# Provided data

** begin **

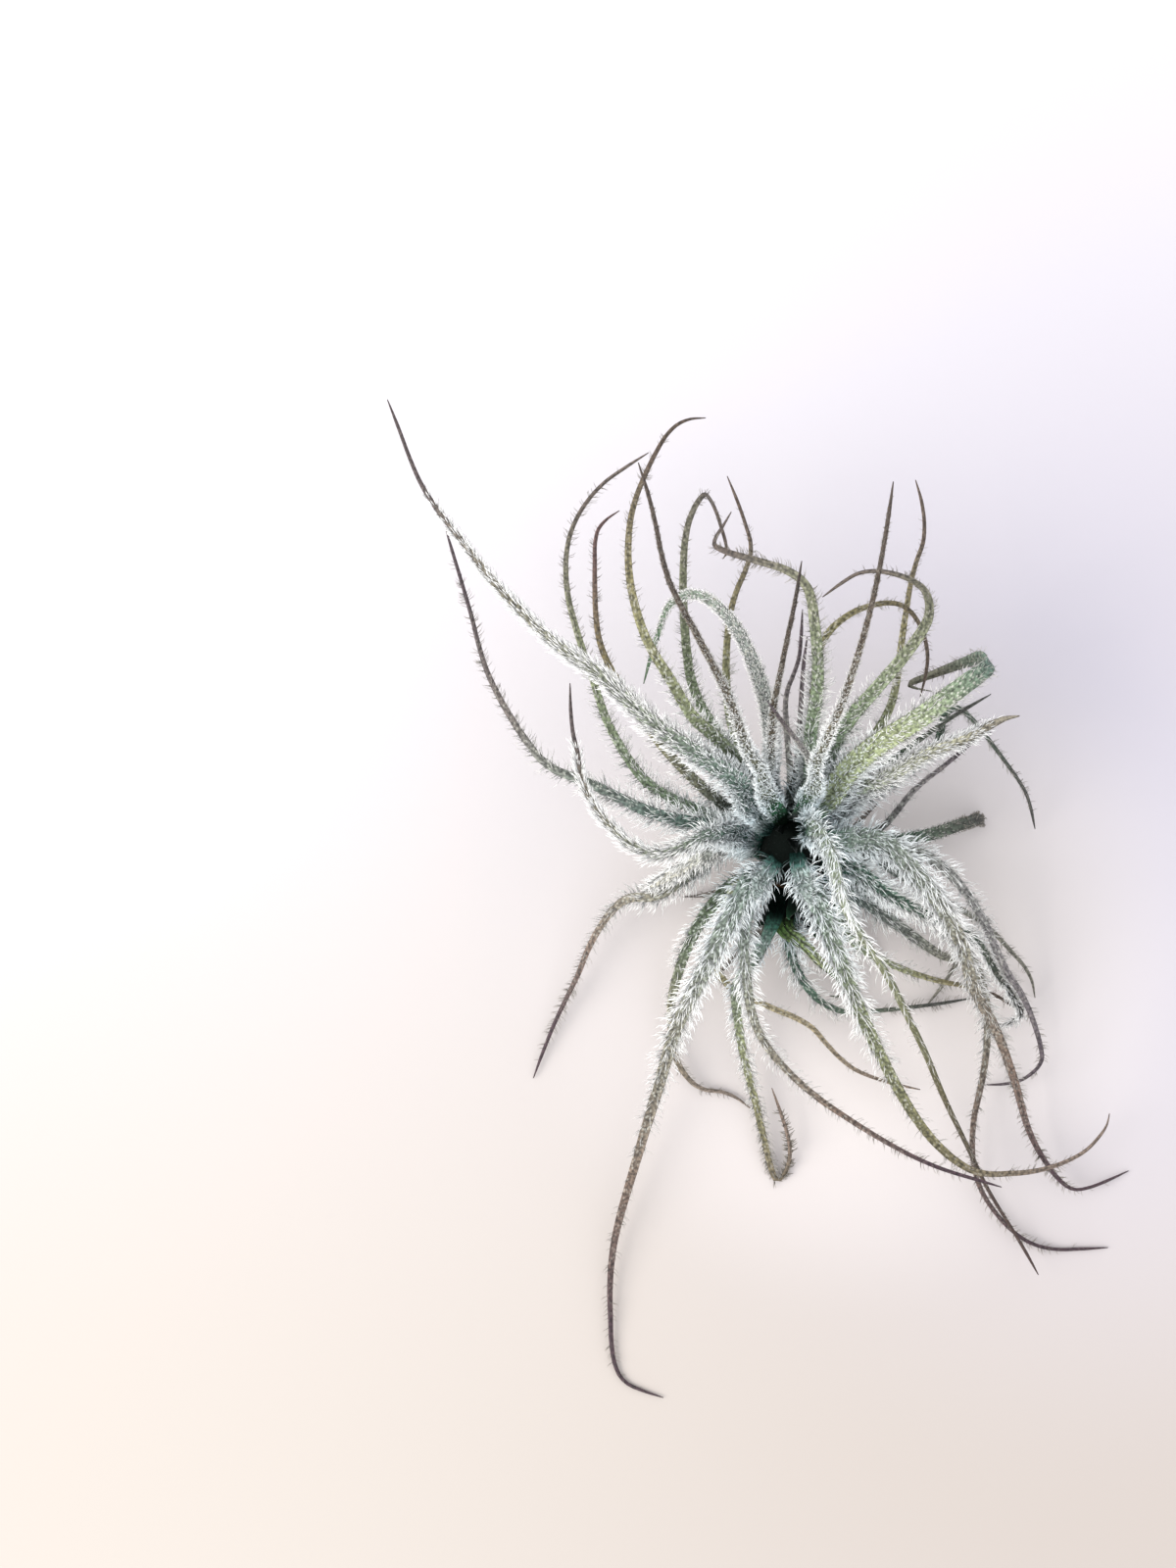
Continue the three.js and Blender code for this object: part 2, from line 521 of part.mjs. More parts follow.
// Pairs of segments that come near each other.
function nearPairs(leaves, range) {
  const pairs = [];
  const middle = new THREE.Vector3();
  const other = new THREE.Vector3();
  for (let a = 0; a < leaves.length; a += 1) {
    for (let b = a + 1; b < leaves.length; b += 1) {
      for (let i = 0; i < leaves[a].points.length - 1; i += 1) {
        middle.addVectors(leaves[a].points[i], leaves[a].points[i + 1]).multiplyScalar(0.5);
        for (let j = 0; j < leaves[b].points.length - 1; j += 1) {
          other.addVectors(leaves[b].points[j], leaves[b].points[j + 1]).multiplyScalar(0.5);
          if (middle.distanceToSquared(other) < range * range) pairs.push([leaves[a], i, leaves[b], j]);
        }
      }
    }
  }
  return pairs;
}

// Keeps a point of a leaf outside the stem and above the surface.
function keepClear(leaf, i) {
  const point = leaf.points[i];
  const frame = leaf.frames[i];
  const size = leaf.sizes[i];
  if (!leaf.seat.crown && leaf.give[i] > 0 && point.z < STEM_HEIGHT) {
    const axis = stemAxis(point.z);
    const away = new THREE.Vector3(point.x - axis.x, point.y - axis.y, 0);
    const need = stemRadius(point.z) + size.half + SEAT_GAP;
    if (away.length() < need) point.addScaledVector(away.clone().normalize(), need - away.length());
  }
  const floor = reachAlong(new THREE.Vector3(0, 0, 1), frame, size);
  point.z = Math.max(point.z, floor);
}

function bendClear(leaves) {
  let pairs = [];
  for (let round = 0; round < BEND_ROUNDS; round += 1) {
    if (round % LOOK_AGAIN === 0) pairs = nearPairs(leaves, NEAR);
    for (const leaf of leaves) leaf.shift = leaf.points.map(() => new THREE.Vector3());
    let meetings = 0;
    for (const [low, i, high, j] of pairs) meetings += partSegments(low, i, high, j) ? 1 : 0;
    for (const leaf of leaves) {
      const last = leaf.points.length - 1;
      const offsets = leaf.points.map((point, i) => point.clone().add(leaf.shift[i]).sub(leaf.home[i]));
      leaf.points.forEach((point, i) => {
        const before = offsets[Math.max(i - 1, 0)];
        const after = offsets[Math.min(i + 1, last)];
        const smooth = before.clone().add(after).multiplyScalar(0.5);
        const offset = offsets[i].clone().lerp(smooth, SMOOTH * leaf.give[i]);
        point.copy(leaf.home[i]).add(offset);
        keepClear(leaf, i);
      });
      orient(leaf);
    }
    if (meetings === 0) break;
  }
}

// ---- one leaf: its mesh ----

// The six corners of a cross-section: the upper face's margins and middle, then the lower face's.
function section(leaf, i) {
  const { up, side } = leaf.frames[i];
  const { half, thick } = leaf.sizes[i];
  const raised = CHANNEL * half * 2;
  const corner = (across, height) =>
    leaf.points[i].clone().addScaledVector(side, across).addScaledVector(up, height - raised / 2);
  return [
    corner(-half, raised + thick),
    corner(0, thick),
    corner(half, raised + thick),
    corner(half, raised - thick),
    corner(0, -thick),
    corner(-half, raised - thick),
  ];
}

function buildLeaf(leaf) {
  const corners = 6;
  const last = leaf.points.length - 1;
  const positions = [];
  for (let i = 0; i <= last; i += 1) {
    for (const corner of section(leaf, i)) positions.push(corner.x, corner.y, corner.z);
  }
  const faces = [];
  const quad = (a, b, c, d) => faces.push(a, b, c, a, c, d);
  for (let i = 0; i < last; i += 1) {
    for (let k = 0; k < corners; k += 1) {
      const here = i * corners + k;
      const beside = i * corners + ((k + 1) % corners);
      quad(here, beside, beside + corners, here + corners);
    }
  }
  const end = last * corners;
  quad(0, 5, 4, 1);
  quad(1, 4, 3, 2);
  quad(end + 1, end + 4, end + 5, end);
  quad(end + 2, end + 3, end + 4, end + 1);
  const geometry = new THREE.BufferGeometry();
  geometry.setAttribute("position", new THREE.Float32BufferAttribute(positions, 3));
  geometry.setIndex(faces);
  geometry.computeVertexNormals();
  const mesh = new THREE.Mesh(geometry, finish(leaf.kind));
  mesh.name = leaf.name;
  return mesh;
}

// ---- the plant ----

function named(kind, index) {
  return `${kind}_leaf_${String(index + 1).padStart(2, "0")}`;
}

function allLeaves() {
  const drawn = (kind, list) =>
    list.map((leaf, i) => makeLeaf({ ...leaf, name: named(kind, i), kind, points: leaf.route.map(placed) }));
  return [
    ...LOWER.map((leaf, i) =>
      makeLeaf({ name: named("lower", i), kind: "lower", width: LOWER_WIDTH, points: lowerRoute(leaf) })),
    ...SHORT.map((leaf, i) =>
      makeLeaf({
        name: named("short", i),
        kind: "short",
        width: SHORT_WIDTH,
        launch: SHORT_LAUNCH,
        points: shortRoute(leaf),
      })),
    ...drawn("outer", OUTER),
    ...drawn("middle", MIDDLE),
    ...drawn("inner", INNER),
    ...HEART.map((leaf, i) =>
      makeLeaf({
        name: named("heart", i),
        kind: "heart",
        width: HEART_WIDTH,
        crown: leaf.bearing,
        points: heartRoute(leaf),
      })),
  ];
}

const plant = new THREE.Group();
plant.add(buildStem());

const leaves = allLeaves();
const onTheSide = leaves.filter((leaf) => !leaf.seat.crown);
const long = onTheSide.filter((leaf) => leaf.kind !== "short");
long.forEach((leaf, i) => {
  leaf.seat.z = THREE.MathUtils.mapLinear(i, 0, long.length - 1, LOWEST_SEAT, HIGHEST_SEAT);
});
onTheSide.filter((leaf) => leaf.kind === "short").forEach((leaf, i) => {
  leaf.seat.z = SHORT[i].seat;
});
spreadSeats(onTheSide);
leaves.forEach(layOut);
bendClear(leaves);
for (const leaf of leaves) plant.add(buildLeaf(leaf));

export default plant;
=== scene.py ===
"""An air plant: a rosette of narrow, channelled, hairy leaves on a short leaning stem.

Every leaf of the frame is replaced by a finer blade that follows the same middle line, with a coat of fine
hairs as real geometry. Lengths are in metres, and the settings are written in millimetres.
"""

from __future__ import annotations

import logging
import math
from dataclasses import dataclass, field
from enum import Enum

import bmesh
import bpy
import numpy as np
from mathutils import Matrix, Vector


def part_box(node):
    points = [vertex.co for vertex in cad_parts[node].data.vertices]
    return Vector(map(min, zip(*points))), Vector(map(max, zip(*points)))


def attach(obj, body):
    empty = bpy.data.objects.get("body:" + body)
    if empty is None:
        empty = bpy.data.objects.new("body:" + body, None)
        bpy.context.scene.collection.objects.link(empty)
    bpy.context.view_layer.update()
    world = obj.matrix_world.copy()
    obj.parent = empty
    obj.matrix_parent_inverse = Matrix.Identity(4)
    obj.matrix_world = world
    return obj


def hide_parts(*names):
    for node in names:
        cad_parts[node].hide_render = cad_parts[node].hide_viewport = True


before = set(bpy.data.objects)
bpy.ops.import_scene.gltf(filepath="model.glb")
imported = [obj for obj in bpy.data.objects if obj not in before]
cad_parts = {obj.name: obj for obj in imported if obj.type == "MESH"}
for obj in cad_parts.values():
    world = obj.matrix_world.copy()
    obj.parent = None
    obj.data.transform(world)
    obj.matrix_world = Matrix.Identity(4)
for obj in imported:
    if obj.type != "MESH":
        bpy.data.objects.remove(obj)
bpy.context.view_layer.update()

log = logging.getLogger("air_plant")

MM = 0.001
ROOT = "root"  # the one body of a plant with no joints
CHANNEL = 0.17  # how far a blade's margins stand above its middle, as a share of its width
BLADE_DATA = "blade"  # a point's stage along the leaf, its leaf's tint and its share of the way to the margin
HAIR_DATA = "hair"  # the same stage at a hair's root, a random tint and the share of the way to its tip
BLADE_UV = "blade_mm"  # across and along the blade, in millimetres

Array = np.ndarray
Piece = bpy.types.Object
Socket = bpy.types.NodeSocket
Inputs = dict[int | str, object]


def linear(code: str) -> tuple[float, float, float, float]:
    """Turns an sRGB hex colour, such as "#a0b0c0", into linear light and an alpha of 1."""
    parts = [int(code[i : i + 2], 16) / 255 for i in (1, 3, 5)]
    curve = [c / 12.92 if c <= 0.04045 else ((c + 0.055) / 1.055) ** 2.4 for c in parts]
    return (curve[0], curve[1], curve[2], 1.0)


def add_node(tree: bpy.types.NodeTree, kind: str, inputs: Inputs | None = None,
             **settings: object) -> bpy.types.Node:
    """Adds one node.

    Args:
        tree: The material's node tree.
        kind: The node's class, such as "ShaderNodeMix".
        inputs: What each input gets, by index or name: a socket, a value or an sRGB hex colour.
        settings: The node's attributes.

    Returns:
        The new node.
    """
    node = tree.nodes.new(kind)
    for name, value in settings.items():
        setattr(node, name, value)
    for key, value in (inputs or {}).items():
        if isinstance(value, Socket):
            tree.links.new(value, node.inputs[key])
        else:
            node.inputs[key].default_value = linear(value) if isinstance(value, str) else value
    return node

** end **

# Directions for this task
Extract and reproduce exactly the lines opening with the line containing "for node in" and closing with the line containing "settings: The node's attributes.", inclusive.

# Result of the task
    for node in names:
        cad_parts[node].hide_render = cad_parts[node].hide_viewport = True


before = set(bpy.data.objects)
bpy.ops.import_scene.gltf(filepath="model.glb")
imported = [obj for obj in bpy.data.objects if obj not in before]
cad_parts = {obj.name: obj for obj in imported if obj.type == "MESH"}
for obj in cad_parts.values():
    world = obj.matrix_world.copy()
    obj.parent = None
    obj.data.transform(world)
    obj.matrix_world = Matrix.Identity(4)
for obj in imported:
    if obj.type != "MESH":
        bpy.data.objects.remove(obj)
bpy.context.view_layer.update()

log = logging.getLogger("air_plant")

MM = 0.001
ROOT = "root"  # the one body of a plant with no joints
CHANNEL = 0.17  # how far a blade's margins stand above its middle, as a share of its width
BLADE_DATA = "blade"  # a point's stage along the leaf, its leaf's tint and its share of the way to the margin
HAIR_DATA = "hair"  # the same stage at a hair's root, a random tint and the share of the way to its tip
BLADE_UV = "blade_mm"  # across and along the blade, in millimetres

Array = np.ndarray
Piece = bpy.types.Object
Socket = bpy.types.NodeSocket
Inputs = dict[int | str, object]


def linear(code: str) -> tuple[float, float, float, float]:
    """Turns an sRGB hex colour, such as "#a0b0c0", into linear light and an alpha of 1."""
    parts = [int(code[i : i + 2], 16) / 255 for i in (1, 3, 5)]
    curve = [c / 12.92 if c <= 0.04045 else ((c + 0.055) / 1.055) ** 2.4 for c in parts]
    return (curve[0], curve[1], curve[2], 1.0)


def add_node(tree: bpy.types.NodeTree, kind: str, inputs: Inputs | None = None,
             **settings: object) -> bpy.types.Node:
    """Adds one node.

    Args:
        tree: The material's node tree.
        kind: The node's class, such as "ShaderNodeMix".
        inputs: What each input gets, by index or name: a socket, a value or an sRGB hex colour.
        settings: The node's attributes.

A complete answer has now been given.